Jakarta (ANTARA Jambi) - Ketua Umum Asosiasi Pengusaha Indonesia (Apindo) Sofjan Wanandi mendesak pemerintah menertibkan perusahaan jasa "outsourcing" (alih daya) yang tidak profesional dan sering mengabaikan hak-hak para tenaga kerja.
"Praktik nakal perusahaan jasa outsourcing-lah yang justru membuat hubungan buruh dengan industrial tidak baik, yang memicu terjadinya aksi demo," kata Sofjan kepada di Jakarta, Rabu.
Banyak perusahaan jasa outsourcing yang dalam praktiknya mengambil komisi dari upah yang diberikan perusahaan tempat buruh bekerja.
"Selain itu perusahaan jasa outsourcing juga memiliki hak untuk menarik pekerja yang sudah dikontrak oleh perushaaan.
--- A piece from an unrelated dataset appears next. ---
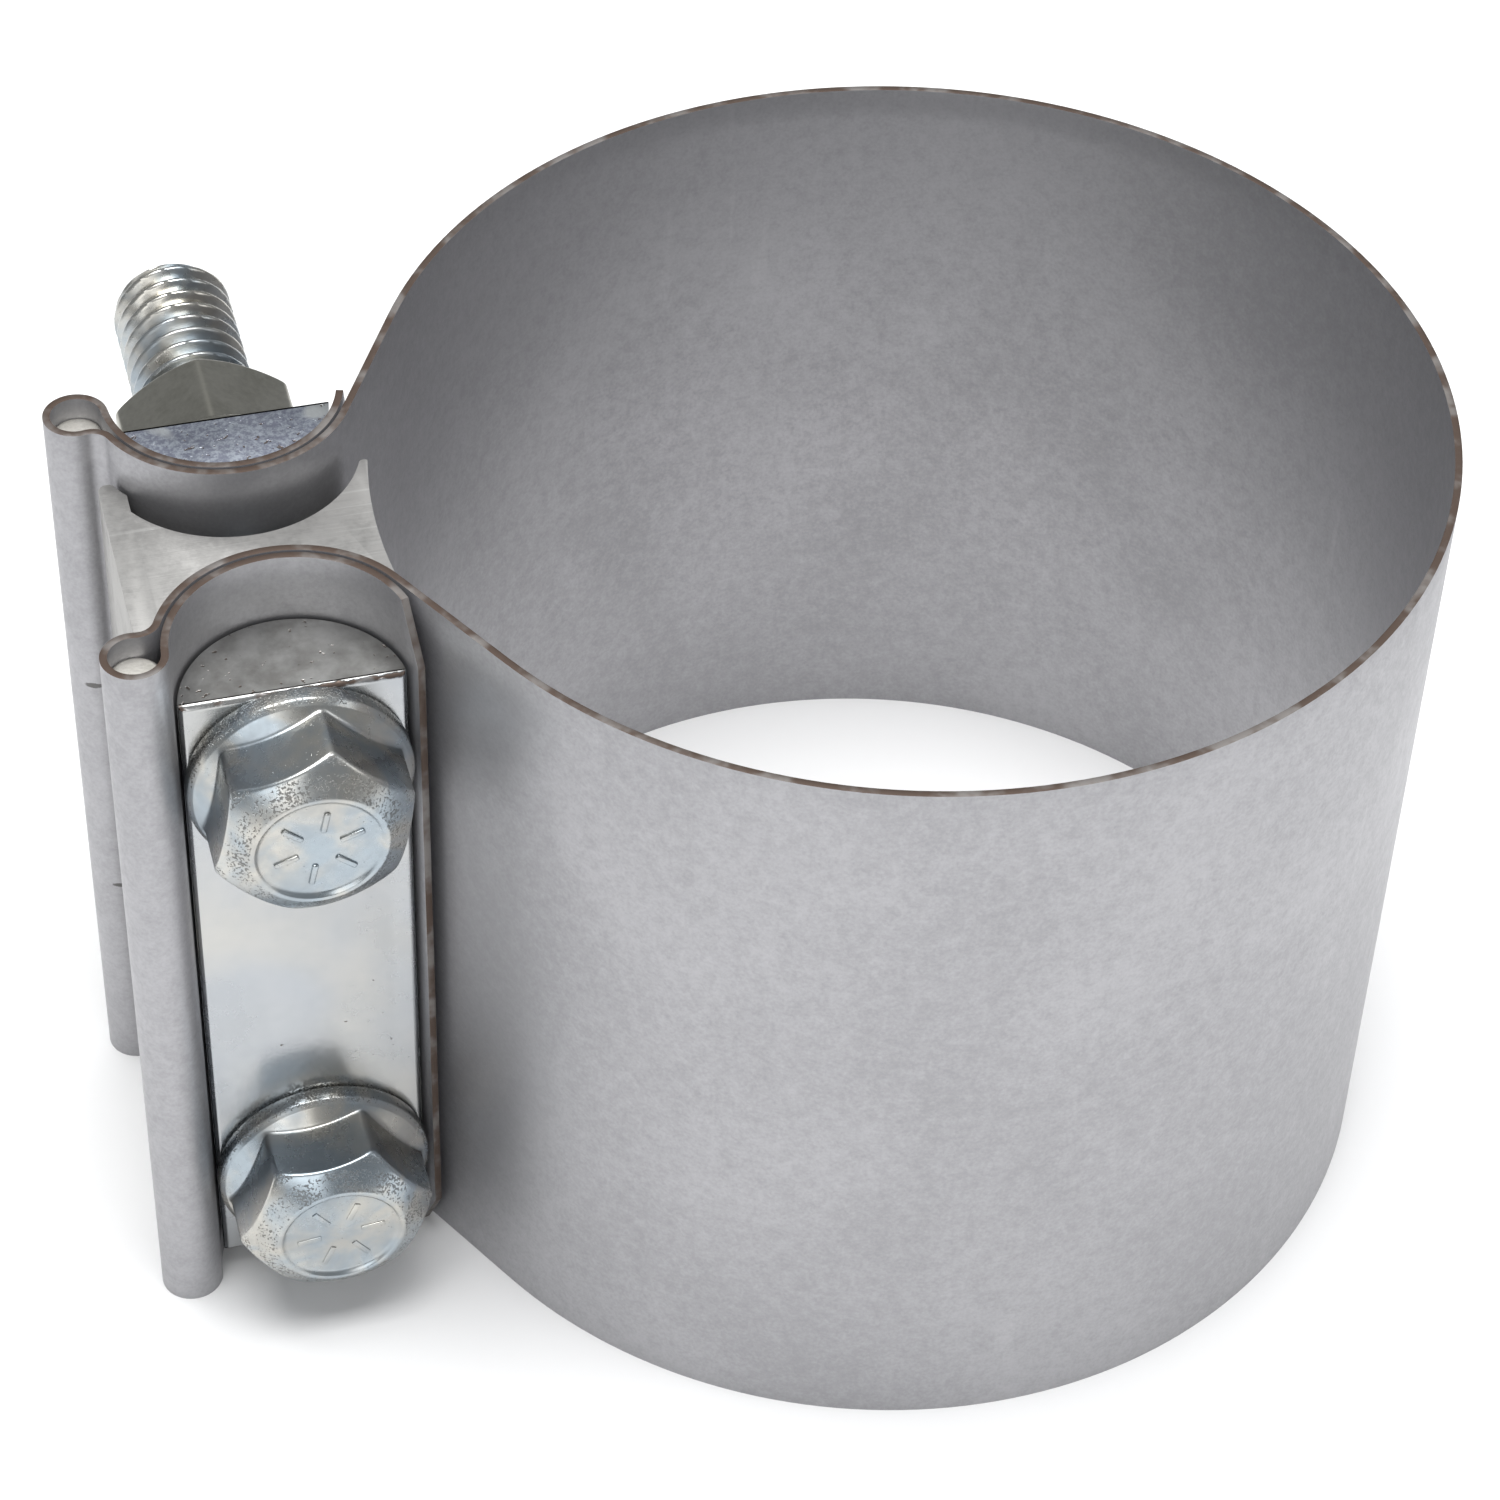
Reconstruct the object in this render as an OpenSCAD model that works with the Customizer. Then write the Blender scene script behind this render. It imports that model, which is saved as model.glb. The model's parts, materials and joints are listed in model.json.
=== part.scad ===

Ini yang juga harus diselesaikan," kata Sofjan.
Ia tidak menyebutkan bahwa seluruh perusahaan jasa outsourcing bermasalah, tapi pada kenyataanya perusahaan jasa outsourcing banyak dimiliki oleh para pejabat, para pengurus serikat pekerja, perusahaan pengguna jasa outsourcing, dan pejabat perusahaan.
"Pemerintah harus mengawasi dan menertibkan perusahaan jasa outsourcing, sehingga para pekerja yang tenaganya digunakan perusahaan-perusahaan memiliki kepastian dalam hal pendapatan," ujar Sofjan.
Untuk itu, pemerintah harus segera merevisi UU No. 13 Tahun 2003 tentang Ketenagakerjaan, khususnya pasal 64, 65 dan 66 yang mengatur perjanjian antara perusahaan alih daya dengan pihak perusahaan pemberi kerja.
Hubungan kerjasama antara perusahaan outsourcing dengan perusahaan pengguna jasa outsourcing tentunya diikat dengan suatu perjanjian.
"Dengan adanya perjanjian kedua pihak maka berbagai permasalahan yang timbul seperti perselisihan, di kemudian hari dapat diatasi karena ada kepastian hukumnya," tegas Sofjan.
Sebenarnya dalam UU Ketenagakerjaan tidak ada disebutkan soal outsourcing, namun istilah yang digunakan adalah Perjanjian Kerja Waktu Tertentu (PKWT).
"Seringkali buruh salah tafsir soal outsourcing, karena memang sosialisasi terkait praktik alih daya PKWT sangat kurang sehingga seringkali memicu protes buruh kepada perusahaan pemberi kerja," tambahnya.
Sofjan yang juga pentolan Aktivis '66 ini juga menuturkan, pemerintah dan DPR lamban dalam merespon berbagai permasalahan yang timbul soal perburuhan.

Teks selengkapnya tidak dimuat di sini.